Looking for more info: check out
https://lifeinthefastlane.com/ccc/acute-severe-asthma/
https://emergencymedicinecases.com/pediatric-asthma/
http://rebelem.com/rebelcast-crashing-asthmatic/
http://www.emdocs.net/critical-asthma-patient-pearlspitfalls-of-management/
https://coreem.net/core/basic-asthma-management/
https://coreem.net/tag/crashing-asthmatic/
[1] 10 different causes of a wheeze
[2] List 8 risk factors for death from asthma
[3] List 6 objective findings of severe asthma
[4] 10 therapies for an acute severe asthma exacerbation
Let us break this down into treatments supported by:
- Good evidence
- Sketchy evidence
- No evidence/not recommended
Good Evidence
Our work-horses are:
- O2 for sat titrated >90% or >95% in pregnant woman or known heart disease
- Short acting Beta Agonist (eg ventolin)
- Anticholinergics (eg Atrovent or ipratropium)
- Corticosteroids (eg prednisone or methylprednisilone) – no taper necessary if not pre-existing use or not used for >14days
- Magnesium sulfate – calcium channel– blocking properties, inhibition of cholinergic neuromuscular transmission, stabilization of mast cells and T lymphocytes, and stimulation of NO and prostacyclin.
Sketchy Evidence
- Inhaled Anesthetic agents (like sevo or desflurane). Note: be careful of hypotension seen with concurrent use of volatile anesthetics, acidosis, beta agonists and theophylline.
- Intravenous Ketamine initial bolus 0.5-1mg/kg followed by infusion of 0.5-3mg/kg/hr
- Enoximone – only in europe: selective phosphodiesterase III inhibitor
- Parenteral beta-agonists – evidence that inhaled beta agonists are superior to IV: exception is severe anaphylaxis requiring epinephrine (IM or IV)
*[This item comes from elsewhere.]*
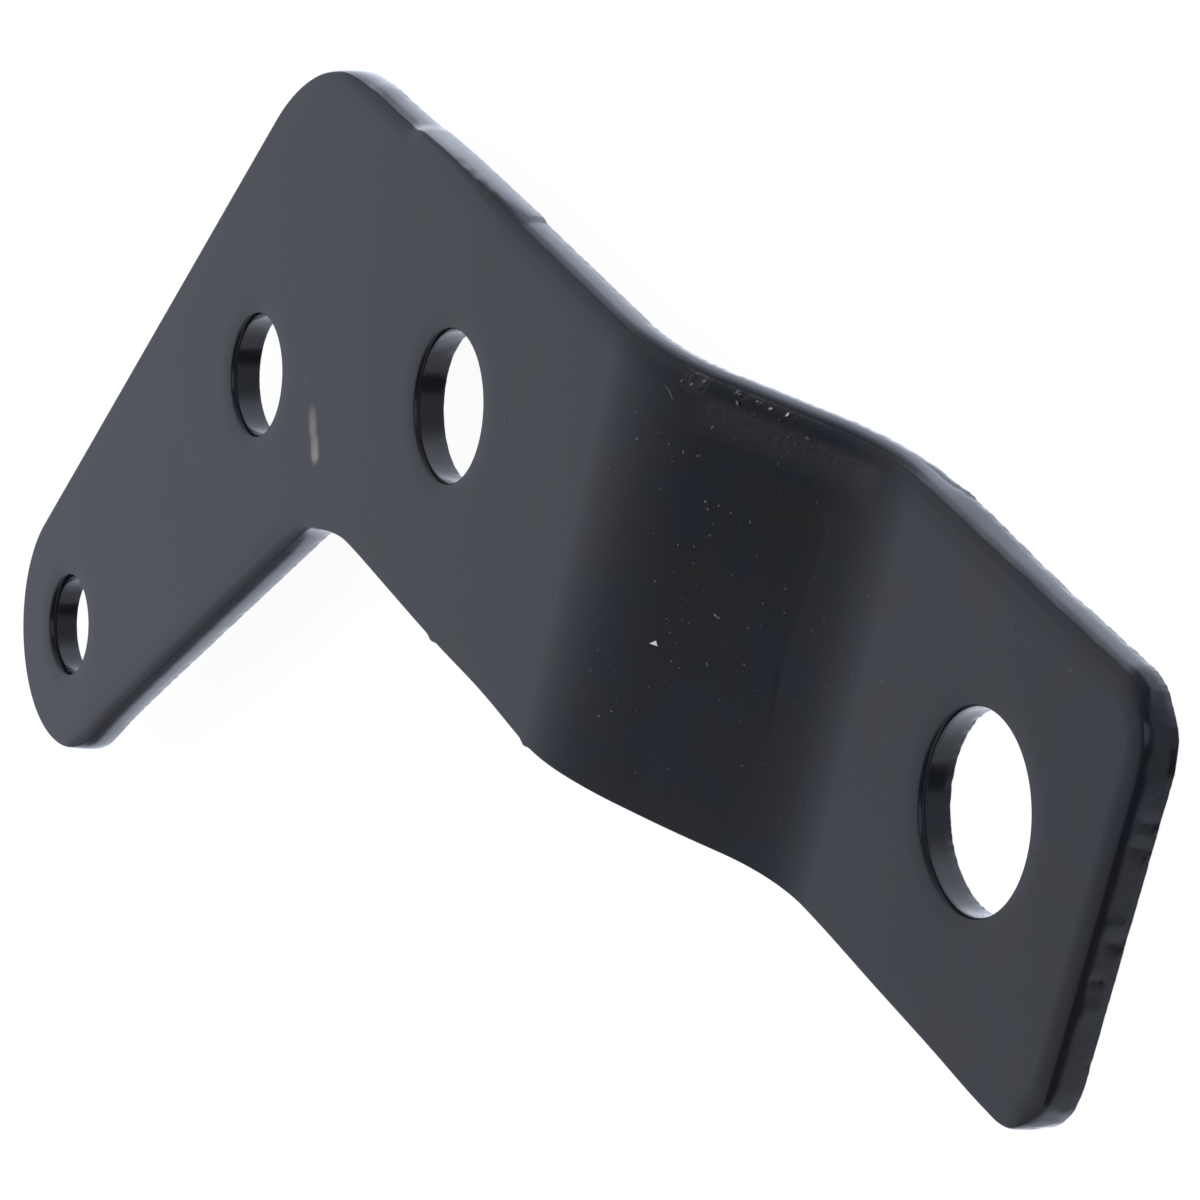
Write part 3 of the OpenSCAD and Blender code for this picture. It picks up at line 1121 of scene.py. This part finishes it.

- High-dose inhaled glucocorticoids: opposing evidence for effect: net recommendation is PO intake in exacerbations
- Helium-oxygen: heliox. The good ole last ditch attempt. Conflicting evidence: not recommended
- Leukotriene receptor antagonists: Basically not recommended to work in exacerbations except those induced by aspirin or NSAID use. Some small evidence that their use (eg montelukast or zafirlukast)
No evidence
- Methylxanthines (eg theophylline) – stop using it! Increase adverse events when mixed with beta agonists. Only recommended to maintain people on it if they are on it in the community
- Empiric antibiotics – you guessed it. With signs of overt infection (eg lobular pneumonia) not helpful. Possible that high procalcitonin levels may reflect bacterial infection
- Nebulized furosemide – thought to help exercised induced asthma, but no data to support its use
[5] Discuss a ventilation strategy for the critically-ill asthmatic patient
- Induction agent: Ketamine/Propofol/Etomidate. No benefit superiority proven yet, but ketamine and propofol have proven bronchodilation. Use Paralysis : succs or roc
- Vent mode: VC! : control mode as they are paralysed! Volume over pressure limited modes in patients with airflow obstruction issues.
- Tidal volume 6-8cc/(ideal body weight in kg): lung protective strategy
- Minute ventilation (respiratory rate multiplied by tidal volume): less than 115 mL/kg/min
- Allow increased expiratory time by decreasing I:E ratio (1:3 or 1:4 up to 1:5)
- Low PEEP (start approx 5 or 80% intrinsic PEEP)
- Start FIO2 at 100 percent then titrate downwards for SpO2 above 90% or PaO2 above 60 mmHg
For more see EMRAP’s vent strategy here: https://www.emrap.org/episode/shockasthmaand/criticalcare
[6] Discuss disposition and discharge planning for an acute asthma exacerbation presenting to the ER
Wise Cracks
[1] What is delayed sequence intubation? Can it be used for severe asthma exacerbation?
As Rosen’s cover’s NIPPV has shown to prevent intubation of ASTHMA in the ICU setting. In this line, the prolific crew at EMCRIT and Dr. Weingart himself has come up with a different approach to approaching the patient in respiratory extremis.
http://www.annemergmed.com/article/S0196-0644(14)01365-1/abstract
[2] What about pregnancy and asthma is so important?
Pregnant woman have increased O2 demand, decreased FRC, and baseline hyperventilation that is compensated for by a metabolic acidosis. ABGs in pregnancy normally show a pH 7.4-7.45 with a paCO2 of 28-32. So easy to miss the tiring, hypercapnia in pregnancy with a “normal” gas of 7.35 and PCO2 of 35-45. Pay attention to the CLINICAL PICTURE!